A ausência até agora (já no segundo mandato) de uma estratégia concreta de participação dos media angolanos na luta contra a corrupção, como seria de esperar, levanta imensas dúvidas quanto ao impacto dessa campanha tão aplaudida.

 

Não se terem criado condições para um jornalismo investigativo vibrante e actuante, sobretudo nos órgãos afectos ao Governo, faz com que haja hoje um sentimento de desalento e descrédito em relação à luta contra a corrupção. Mesmo que tenhamos detenções e julgamentos em diferentes províncias, a luta contra a corrupção não se conseguiu afirmar como uma causa nacional, que deveria ser consensual e estratégica quanto à mudança de mentalidades. É também por acção do jornalismo que se deveria lograr uma maior educação jurídica e cívica dos cidadãos para outro elemento importante do processo que é um ambiente geral de denúncia de todos os corruptos e corruptores e das diferentes formas de pilhagem e saque da coisa pública, que ainda se assiste.

 

É uma grande utopia acreditar-se que a corrupção acabou. É óbvio que não acabou nem está perto disso. Pelo contrário, há o aparecimento de novos corruptos, que se mostram mais discretos, mas, na essência, mantendo-se, mudando de protagonistas, as velhas práticas. Mesmo a narrativa do fim da impunidade, que parecia ter sido o maior ganho da luta de João Lourenço contra a corrupção, conhece agora um enorme abalo face ao silêncio geral, ausência de investigação e de reacção em relação às "poucas” denúncias públicas que são feitas.
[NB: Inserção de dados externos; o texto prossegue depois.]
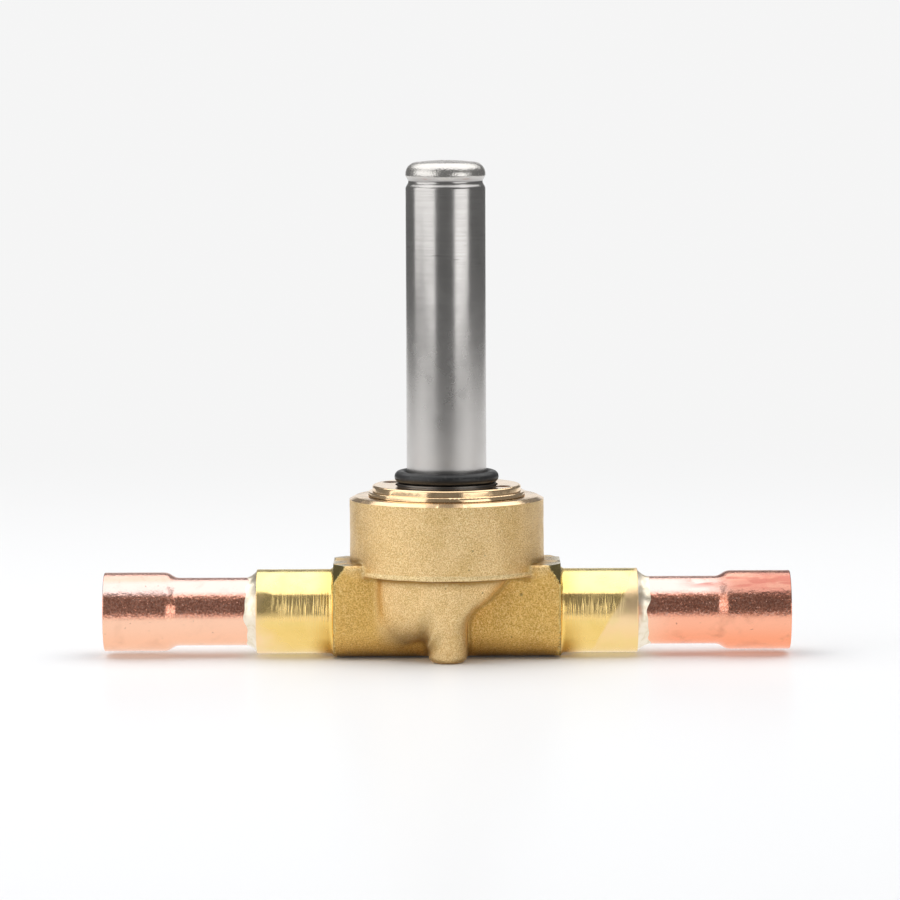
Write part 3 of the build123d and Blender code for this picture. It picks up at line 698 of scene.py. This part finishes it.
def copper_finish(look):
    """Annealed copper: a redder outlet side with streaks and a dark blush near its open end, sides
    painted a darker red as painted shade and mottled, with painted glints, a lower part painted paler
    as a painted reflection of the floor, an upper side painted paler as a painted highlight with a
    painted darker strip along its top, and a few specks."""
    paint = Paint("annealed_copper", look.copper_colour, 1.0, look.copper_roughness)
    x, y, z = paint.parts(paint.place)
    up = z - PORT_Z
    outlet = paint.mask(x, 30 * MM, 40 * MM)
    side = paint.mask(up, -0.9 * MM, 0.3 * MM)
    paint.cover(outlet, look.outlet_copper)
    # Painted reflection: the lower part painted paler, where it reflects the bright floor.
    paint.cover(paint.mask(up, -5.5 * MM, -1 * MM) * 0.25, LOW_REFLECTION_COPPER)
    # Painted shade: the band round the sides painted a darker red, where the copper reflects the dim room.
    paint.cover(side * 0.75, paint.mix(outlet, look.side_shade_copper, dimmed(look.side_shade_copper, 0.78)))
    even = 1 - side * (1 - paint.mask(paint.noise(2600, 3), 0.4, 0.62))
    paint.shade(1.0, paint.mix(even, MOTTLE, WHITE))
    # Painted glints: fine pale specks in the dark side band.
    paint.cover(side * (paint.mask(paint.noise(3200, 2), 0.5, 0.66) * 0.5), PAINTED_GLINT_COPPER)
    # Painted highlight: the upper side painted paler where it reflects the overhead lamp, with a duller tone near the
    # outlet's open end.
    top = paint.mix(paint.mask(x, 43 * MM, 49 * MM), look.top_highlight_copper, look.dull_copper)
    paint.cover(paint.mask(up, 2.9 * MM, 4 * MM), top)
    # Painted shade: a darker red strip along the top of the stubs.
    paint.cover(paint.mask(up, 5.1 * MM, 5.9 * MM) * 0.6, TOP_EDGE_SHADE_COPPER)
    streaks = paint.mask(paint.streaks((170, 420, 900), 3, 0.5), 0.48, 0.62)
    streaks = streaks * (paint.mask(x, 38 * MM, 44 * MM) * paint.mask(up, 3.6 * MM, 5 * MM))
    paint.cover(streaks * 0.7, STREAK_COPPER)
    paint.cover(paint.mask(paint.noise(210, 4, None, 0.4), 0.5, 0.8) * (0.18 + outlet * 0.3), look.oxide_colour)
    blush = paint.mask(x, 46 * MM, 56 * MM) * paint.mask(z, 9 * MM, 13 * MM)
    blush = blush * paint.mask(paint.noise(380, 3), 0.35, 0.65)
    paint.cover(blush * 0.75, BLUSH_COPPER)
    paint.cover(paint.mask(paint.noise(1900, 1), 0.76, 0.8) * 0.6, SPECK)
    paint.dent(paint.noise(230, 2), 0.05 * MM)
    paint.dent(paint.noise(1700, 2), 0.05 * MM)
    paint.dent(paint.mask(paint.noise(3400, 1), 0.68, 0.76), 0.014 * MM)
    return paint.finish(paint.cloudy(paint.noise(420, 3), look.copper_roughness, 0.03, 0.05))


def solder_finish(look):
    """Frozen silver solder: cream metal with soft flow lines and small bubbles."""
    paint = Paint("silver_solder", look.solder_colour, 1.0, 0.36)
    flow = paint.noise(700, 3, None, 0.8)
    paint.cover(paint.mask(flow, 0.4, 0.7), (0.8, 0.7, 0.52))
    paint.dent(flow, 0.04 * MM)
    paint.dent(paint.noise(2600, 2), 0.012 * MM)
    return paint.finish(0.36)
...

Governantes, juízes dos principais tribunais e membros da Polícia Nacional são acusados publicamente de casos de corrupção, nepotismo, impunidade e bajulação, sem que haja uma acção de responsabilidade política e prestação de contas perante os cidadãos. O tumular silêncio das autoridades e da imprensa oficial face às reiteradas denúncias coloca obviamente em risco não só a campanha pública de moralização do Presidente João Lourenço, mas também descredibiliza profundamente as mais fortes instituições do país, como são os tribunais superiores, a Assembleia Nacional e o Governo. Não havendo uma reacção do Governo, ao menos o Parlamento deveria desencadear processos de inquérito e investigação tendo como finalidade esclarecer a opinião pública e não oferecer solidariedade institucional, como parece ter sido o caso da audição ao Ministério do Interior. As zonas cinzentas criadas com esse silêncio das instituições desmobilizam quem acreditava na luta contra a corrupção e incentiva, fortalece, dá razão ao discurso pessimista que pré-anunciava um mero fogo de artifício.

 

E este é o ponto de viragem. Ou o Presidente João Lourenço e sua base de apoio assumem uma atitude frontal e decisiva de promoção de uma imprensa independente, do jornalismo investigativo e de investigação das denúncias públicas ou para a história nada ficará de realce nesta matéria. Se ainda pretender ser visto como o Presidente que limpou o país da corrupção, um mal tão pernicioso quanto a guerra, João Lourenço tem de agir de imediato e com muita firmeza. Mais do que nunca a sociedade necessita de sinais, verdadeiros e concretos de combate à impunidade e firmeza contra os novos corruptos. Não há aliado maior do que uma imprensa independente que denuncia, fiscaliza a actividade pública e leva a PGR e, nalguns casos, a própria AN a desencadear processos de inquérito para responsabilização criminal e política, respectivamente.

 

Esta é a hora de agir e agir com pulso, com autoridade. Caso contrário, no fim do mandato, a corrupção estará mais discreta, mais endémica e pior do que em 2017.